Asked if the government was reviewing all of its trade posts, Pratt replied: “Yes, we are.”

In December of that year, the government announced it was establishing the senior trade commissioner role in New York City, one of six in cities around the world.

Barilaro was one of three ministers – along with Gladys Berejiklian and then-treasurer Perrottet – who announced the roles as part of its Global NSW strategy.

The Global NSW strategy stated that New York would be one of six “key hub cities” for senior trade commissioners, while San Francisco would remain as a “spoke” location.

Documents obtained through a parliamentary order show that – in a “milestone report” compiled by Investment NSW – locating a “preferred office space” in New York was one of the first tasks for the agency and was due to take place between April and June of last year.

In her appearance before the upper house inquiry, Investment NSW CEO Amy Brown said the department had spent $905,000 on fit-out costs for the new New York office.

By March this year, Investment NSW confirmed the office in San Francisco had been abandoned, saying the trade commissioner – as well as the second staff member – were now working from home.

Kylie Bell, a senior public servant in the agency, told budget estimates that while the government was keeping the west coast trade role, “we do not use an office there”.

“He works from his front room,” Bell told budget estimates.

In a statement, a spokesperson from Investment NSW told Guardian Australia the office was closed “due to Covid-19 lockdowns around April/May 2020”. But the agency did not answer questions about why the decision had been made to shift its focus from California to New York.

Last week Perrottet told reporters the decision to establish a New York trade office was made following advice from the department.

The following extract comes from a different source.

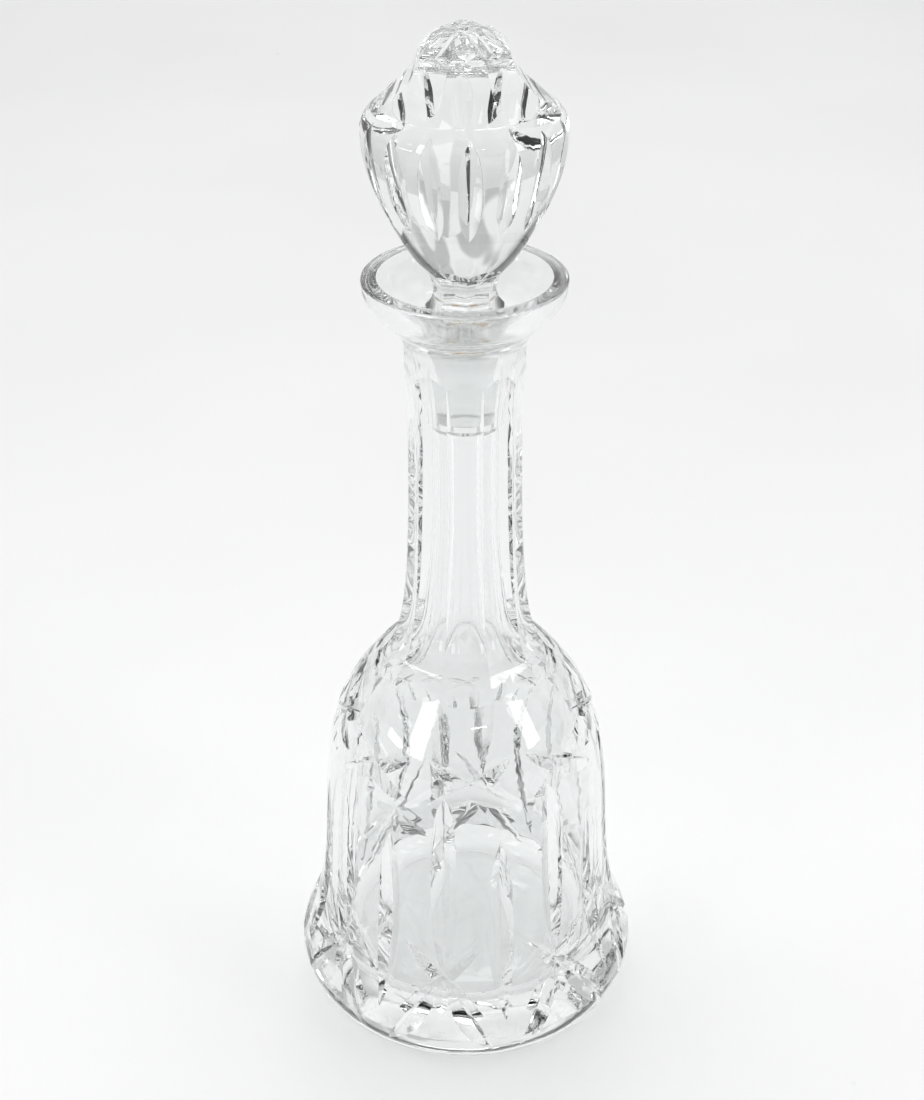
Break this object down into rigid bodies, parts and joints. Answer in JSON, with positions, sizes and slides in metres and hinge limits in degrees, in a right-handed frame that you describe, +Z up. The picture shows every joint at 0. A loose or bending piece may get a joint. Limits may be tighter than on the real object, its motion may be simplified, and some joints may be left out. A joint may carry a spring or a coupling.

Speaking from Japan, where he is currently on a trade visit, Perrottet said that “any document (to the inquiry) that should be legally provided needs to be provided as quickly as possible”.

“Dates are set and they should be met,” he said.

“There’s a whole lot of SO-52 [standing orders] that have been issued and my expectation is they should be complied with.”

Earlier, he said the previous set-up in the US had been “incredibly poor” and that having two trade offices in the US “will make a real difference”.

But Labor’s shadow treasurer, Daniel Mookhey, said the government could have saved money by staying in California.

“It’s awfully suspicious that the government closed the California office to open a new one in Manhattan,” he said.

“We could have saved ourselves nearly $1m in disruptions costs by basing the America’s position in California … There’s no reason why a senior trade commissioner couldn’t have serviced the east coast from a base in San Francisco.”

Labor has said it won’t call Barilaro to give evidence – which the former deputy premier has requested – until it can access the relevant documents.

“Our preference is for the government to obey the law and handover the documents,” Mookhey said.

“But without them, the inquiry is stuck having to put together a puzzle without all the pieces.”